Pub Date: Nov. 15th, 2016
ISBN: 978-0-307-88978-2
Publisher: Crown Archetype

Nothing forges the bonds of brotherhood like life in a band, especially when it’s the Band.

“When you awake, you will remember everything,” Robertson once wrote; true to form, this debut memoir—covering the life of Robertson and the Band up to the legendary “Last Waltz” concert in 1976—doesn’t miss a thing. Whether running interference for a gangster uncle, taking B12 shots with Edie Sedgwick, or hanging with Bob Dylan at Big Pink, Robertson recalls all the key moments of an eventful life with a songwriter’s eye for detail. Part Indian, part Jewish, and a Canadian native who would adopt and reinvent American music, Robertson learned his trade as a barely legal member of the Hawks, the backing band of rockabilly American transplant Ronnie Hawkins. After years of playing together, the Hawks left Hawkins and were soon touring with Dylan.
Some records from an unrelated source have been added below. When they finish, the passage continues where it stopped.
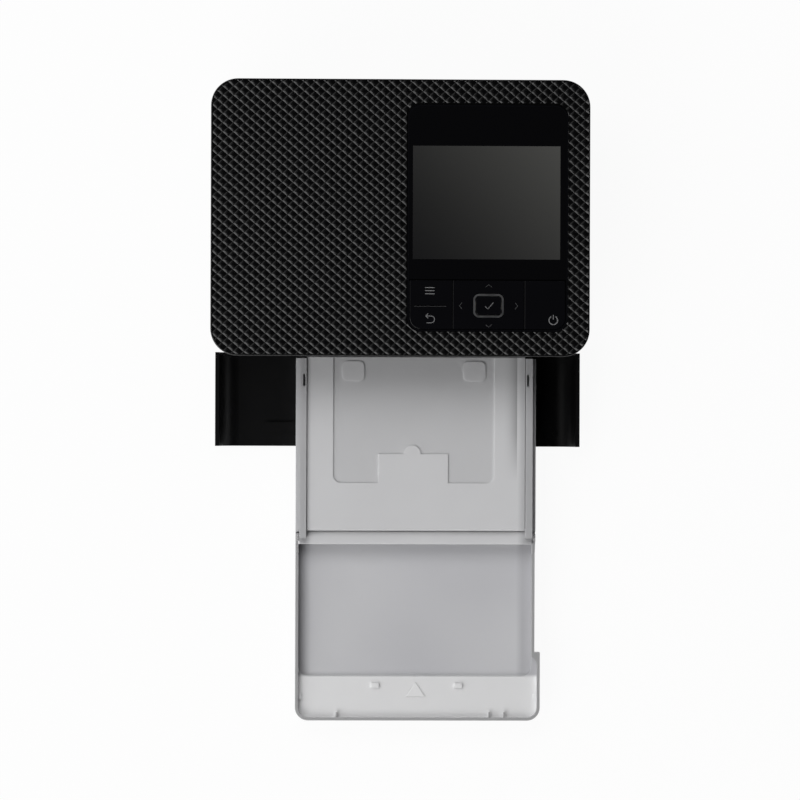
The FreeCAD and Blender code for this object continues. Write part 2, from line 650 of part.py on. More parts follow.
def rounded_plate(x0, x1, y0, y1, z0, z1, radius):
    """A plate with round corners."""
    face = Part.Face(rounded_wire(x0, x1, y0, y1, z0, radius))
    return face.extrude(Vector(0, 0, z1 - z0))


def body_plate(inset, z0, z1):
    """A plate with the body's outline, drawn in by an inset."""
    x = HALF_W - inset
    y = HALF_D - inset
    return rounded_plate(-x, x, -y, y, z0, z1, CORNER_RADIUS - inset)


def profile_x(points, x0, x1):
    """A flat outline in the YZ plane, carried along X."""
    wire = Part.makePolygon([Vector(x0, y, z) for y, z in points + points[:1]])
    return Part.Face(wire).extrude(Vector(x1 - x0, 0, 0))


def edges_at(shape, height):
    """The edges that lie wholly at one height."""
    small = RUNNING_FIT / 10
    found = []
    for edge in shape.Edges:
        box = edge.BoundBox
        if abs(box.ZMin - height) < small and abs(box.ZMax - height) < small:
            found.append(edge)
    return found


def joined(shapes):
    """Several solids made into one, with the seams taken out."""
    shapes = list(shapes)
    if len(shapes) == 1:
        return shapes[0]
    return shapes[0].fuse(shapes[1:]).removeSplitter()


def without(shape, tools):
    """A solid with several others cut from it."""
    return shape.cut(list(tools)).removeSplitter()


def plate_yz(x0, x1, y0, y1, z0, z1, radius):
    """A plate across X with round corners."""
    plate = rounded_plate(-z1, -z0, y0, y1, x0, x1, radius)
    return plate.rotated(Vector(0, 0, 0), Y_AXIS, FULL_TURN / 4)


# Body shells

def boss_places():
    """The four corners where the top cover is screwed down."""
    x = INNER_X - BOSS_EDGE_INSET
    y = INNER_Y - BOSS_EDGE_INSET
    front = BEZEL_REAR_Y + BOSS_RADIUS + SIDE_GAP
    return [(-x, front), (x, front), (-x, y), (x, y)]


def make_lower_housing():
    """The tray of the body: floor, three walls, cassette ribs, bosses and hinge ears."""
    outer = body_plate(HOUSING_INSET, FOOT_HEIGHT, SEAM_Z)
    outer = outer.makeFillet(HOUSING_EDGE_ROUND, edges_at(outer, FOOT_HEIGHT))
    inner = body_plate(HOUSING_INSET + WALL, FLOOR_TOP, SEAM_Z + CUT_OVERRUN)
    front_cut = block(-HALF_W, HALF_W, -HALF_D, WALL_FRONT_Y, 0, BODY_HEIGHT)
    shell = without(outer, [inner, front_cut])
    apron_inset = HALF_D + APRON_FRONT_Y
    apron = body_plate(apron_inset, FOOT_HEIGHT, FLOOR_TOP)
    apron = apron.common(block(-HALF_W, HALF_W, -HALF_D, WALL_FRONT_Y + WALL, 0, BODY_HEIGHT))
    parts = [shell, apron]
    for side in (-1, 1):
        parts.append(front_ear(side * FRONT_EAR_X))
        parts.append(cassette_rib(CASSETTE_CENTRE_X + side * INSERT_WIDTH / 3))
    for x, y in boss_places():
        parts.append(rod_z(FLOOR_TOP - CUT_OVERRUN, SEAM_Z, x, y, BOSS_RADIUS))
    cuts = [rod_z(FOOT_HEIGHT - CUT_OVERRUN, SEAM_Z + CUT_OVERRUN, x, y, SCREW_RADIUS + RUNNING_FIT)
            for x, y in boss_places()]
    cuts += [rod_z(0, FOOT_HEIGHT + SCREW_HEAD_HEIGHT + RUNNING_FIT, x, y,
                   SCREW_HEAD_RADIUS + SIDE_GAP) for x, y in boss_places()]
    cuts += [rod_z(0, FOOT_HEIGHT + FOOT_SEAT_DEPTH, x, y, FOOT_RADIUS + RUNNING_FIT)
             for x, y in foot_places()]
    cuts += wall_openings()
    cuts += fan_vents()
    return without(joined(parts), cuts)


def front_ear(x):
    """One ear on the floor's front edge that carries the front cover."""
    left = x - FRONT_EAR_WIDTH / 2
    right = x + FRONT_EAR_WIDTH / 2
    drum = rod_x(left, right, FRONT_HINGE_Y, FRONT_HINGE_Z, FRONT_KNUCKLE_RADIUS)
    low = FRONT_HINGE_Z - FRONT_KNUCKLE_RADIUS / 2
    neck = block(left, right, FRONT_HINGE_Y, APRON_FRONT_Y + WALL, low, FLOOR_TOP)
    bore = rod_x(left - CUT_OVERRUN, right + CUT_OVERRUN, FRONT_HINGE_Y, FRONT_HINGE_Z,
                 FRONT_PIN_RADIUS + RUNNING_FIT)
    return joined([drum, neck]).cut(bore)


def cassette_rib(x):
    """One of the two ribs that the cassette slides on."""
    top = CASSETTE_BOTTOM_Z - SEAT_GAP
    return block(x - WALL / 2, x + WALL / 2, BEZEL_REAR_Y + SIDE_GAP, CASSETTE_REAR_Y,
                 FLOOR_TOP - CUT_OVERRUN, top)


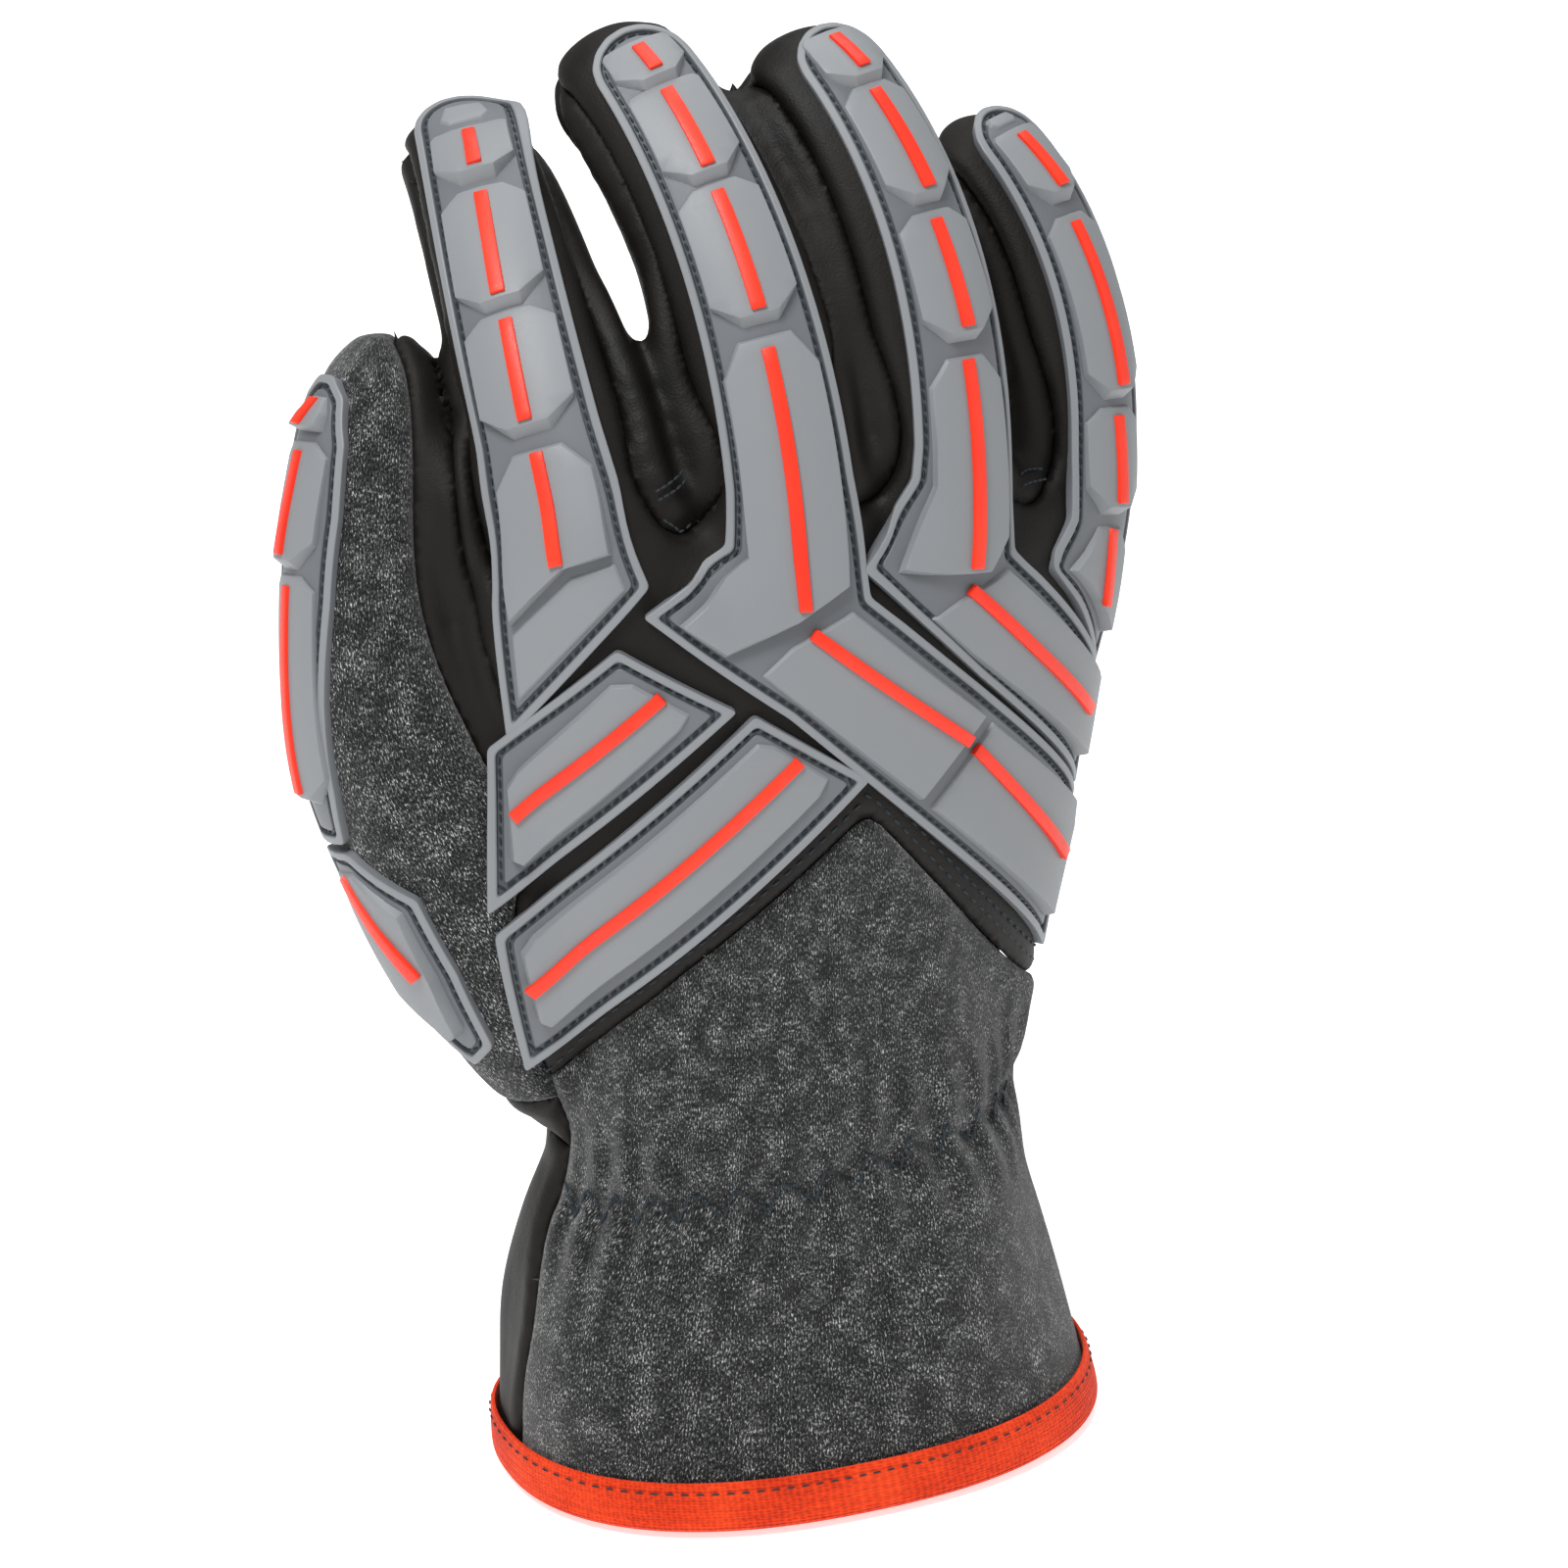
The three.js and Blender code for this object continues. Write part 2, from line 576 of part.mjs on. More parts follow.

It was a Faustian bargain—the group famously endured nightly boos as Dylan tortured the folkies with his electric guitars and amps—but the association also led to the most productive periods in the lives of everyone involved. Robertson is especially strong at capturing the Band’s life with Dylan, where a shared spontaneity would inform both Dylan’s legendary “Basement Tapes” and the Band’s classic first albums. “Songs poured out of Bob and we tore through them; if lightning struck and you weren’t around, the show went on without you,” writes the author. What distinguishes the book more than anything is that, besides being Robertson’s story, it’s also a memoriam for the Band, a deeply felt thanatopsis for a group of renegades who were never better than when they were together. The picture may be a bit too rosy; post-breakup, Robertson was permanently at odds with the late Levon Helm over publishing credits. The author addresses the issue but not the fallout.

Essential for any devotee of the Band, Dylan, or rock music in the last half of the 20th century.